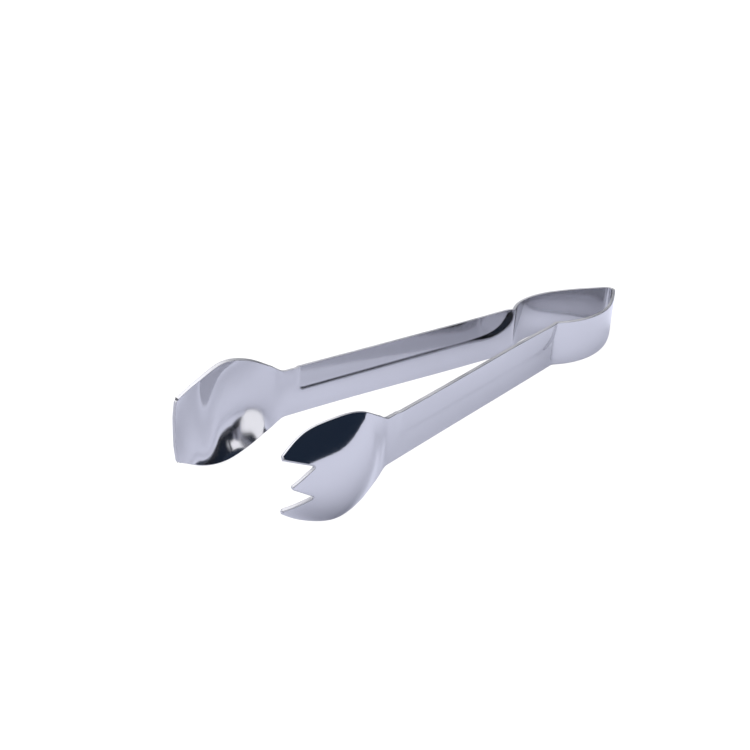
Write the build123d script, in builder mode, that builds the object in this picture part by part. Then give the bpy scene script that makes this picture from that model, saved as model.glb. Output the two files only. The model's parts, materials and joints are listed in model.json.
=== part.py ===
"""Sprung ice tongs: a spoon scoop and a fork scoop on two embossed strip arms,
joined by a leaf-shaped spring bow.

The tongs lie on the long edge of their strip, as they do on a table.
+X points along the tongs towards the bow, +Y towards the spoon arm, +Z up.
The origin is under the middle of the tongs, on the surface they rest on.
Every shape is drawn in the strip's own frame, whose x = 0 is the shoulder line
where the arms meet the bow. That frame is pitched by REST_PITCH, because the
scoops are deeper than the strip and lift their end of the tongs.
"""
from build123d import *
import os
from math import atan2, cos, degrees, radians, sin

os.makedirs("parts", exist_ok=True)

# ---- Driving dimensions: millimetres and degrees -------------------------------
STRIP_WIDTH = 16.0       # width of the steel strip, upright when the tongs lie down
SHEET = 1.2              # sheet thickness
ARM_LENGTH = 106.0       # shoulder to neck, along an arm
ARM_SPLAY = 7.0          # angle of each arm to the centre plane when relaxed
SHOULDER_GAP = 19.0      # between the two arms at the shoulders, mid-sheet

BOW_LENGTH = 53.5        # shoulder line to the bow's tip, mid-sheet
BOW_WIDTH = 29.0         # widest place of the bow, mid-sheet
BOW_WIDEST_AT = 20.0     # its distance from the shoulder line
SHOULDER_FLARE = 36.0    # angle at which the bow's walls leave the shoulders
TIP_CLOSING = 30.0       # angle at which the walls run into the tip
TIP_RADIUS = 2.5         # bend of the bow's tip, mid-sheet

PANEL_OFFSET = 1.0       # how far the embossed upper half stands outwards
PANEL_FROM_NECK = 5.0    # neck to the panel's square end
PANEL_TO_SHOULDER = 2.0  # panel's rounded end to the shoulder
PANEL_SMALL_CORNER = 2.0  # corner radius at the neck end

SCOOP_LENGTH = 43.0      # neck to the spoon's cut tip
SCOOP_WIDTH = 34.0       # widest place of the spoon scoop
FORK_WIDTH = 32.2        # widest place of the fork scoop
SCOOP_BULGE = 4.4        # how far the scoop's back stands outside the arm
SCOOP_DISH = 5.2         # depth of the hollow at the widest place
TIP_CURL = 4.8           # how far the tip curls in towards the other scoop
TIP_WIDTH = 19.6         # length of the spoon's straight cut edge

NOTCH_FROM_NECK = 32.8   # neck to the bottom of the fork's two notches
NOTCH_OFFSET = 4.8       # notch bottom to the centre line
TINE_FROM_NECK = 40.5    # neck to the tips of the outer tines
TINE_OFFSET = 7.6        # outer tine's tip to the centre line
MIDDLE_TINE = 40.3       # neck to the tip of the middle tine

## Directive
Reproduce the listing above word for word.

## Task output
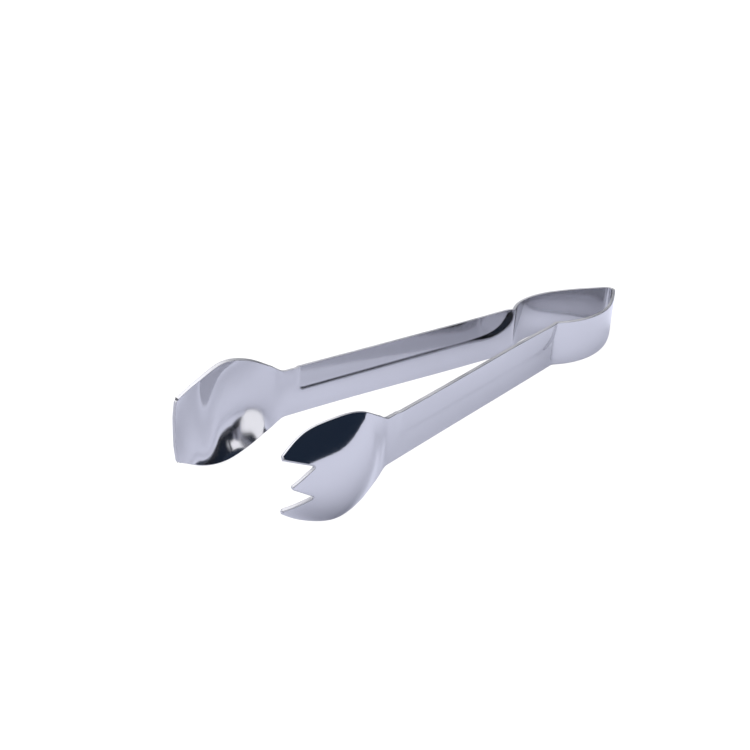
Write the build123d script, in builder mode, that builds the object in this picture part by part. Then give the bpy scene script that makes this picture from that model, saved as model.glb. Output the two files only. The model's parts, materials and joints are listed in model.json.
=== part.py ===
"""Sprung ice tongs: a spoon scoop and a fork scoop on two embossed strip arms,
joined by a leaf-shaped spring bow.

The tongs lie on the long edge of their strip, as they do on a table.
+X points along the tongs towards the bow, +Y towards the spoon arm, +Z up.
The origin is under the middle of the tongs, on the surface they rest on.
Every shape is drawn in the strip's own frame, whose x = 0 is the shoulder line
where the arms meet the bow. That frame is pitched by REST_PITCH, because the
scoops are deeper than the strip and lift their end of the tongs.
"""
from build123d import *
import os
from math import atan2, cos, degrees, radians, sin

os.makedirs("parts", exist_ok=True)

# ---- Driving dimensions: millimetres and degrees -------------------------------
STRIP_WIDTH = 16.0       # width of the steel strip, upright when the tongs lie down
SHEET = 1.2              # sheet thickness
ARM_LENGTH = 106.0       # shoulder to neck, along an arm
ARM_SPLAY = 7.0          # angle of each arm to the centre plane when relaxed
SHOULDER_GAP = 19.0      # between the two arms at the shoulders, mid-sheet

BOW_LENGTH = 53.5        # shoulder line to the bow's tip, mid-sheet
BOW_WIDTH = 29.0         # widest place of the bow, mid-sheet
BOW_WIDEST_AT = 20.0     # its distance from the shoulder line
SHOULDER_FLARE = 36.0    # angle at which the bow's walls leave the shoulders
TIP_CLOSING = 30.0       # angle at which the walls run into the tip
TIP_RADIUS = 2.5         # bend of the bow's tip, mid-sheet

PANEL_OFFSET = 1.0       # how far the embossed upper half stands outwards
PANEL_FROM_NECK = 5.0    # neck to the panel's square end
PANEL_TO_SHOULDER = 2.0  # panel's rounded end to the shoulder
PANEL_SMALL_CORNER = 2.0  # corner radius at the neck end

SCOOP_LENGTH = 43.0      # neck to the spoon's cut tip
SCOOP_WIDTH = 34.0       # widest place of the spoon scoop
FORK_WIDTH = 32.2        # widest place of the fork scoop
SCOOP_BULGE = 4.4        # how far the scoop's back stands outside the arm
SCOOP_DISH = 5.2         # depth of the hollow at the widest place
TIP_CURL = 4.8           # how far the tip curls in towards the other scoop
TIP_WIDTH = 19.6         # length of the spoon's straight cut edge

NOTCH_FROM_NECK = 32.8   # neck to the bottom of the fork's two notches
NOTCH_OFFSET = 4.8       # notch bottom to the centre line
TINE_FROM_NECK = 40.5    # neck to the tips of the outer tines
TINE_OFFSET = 7.6        # outer tine's tip to the centre line
MIDDLE_TINE = 40.3       # neck to the tip of the middle tine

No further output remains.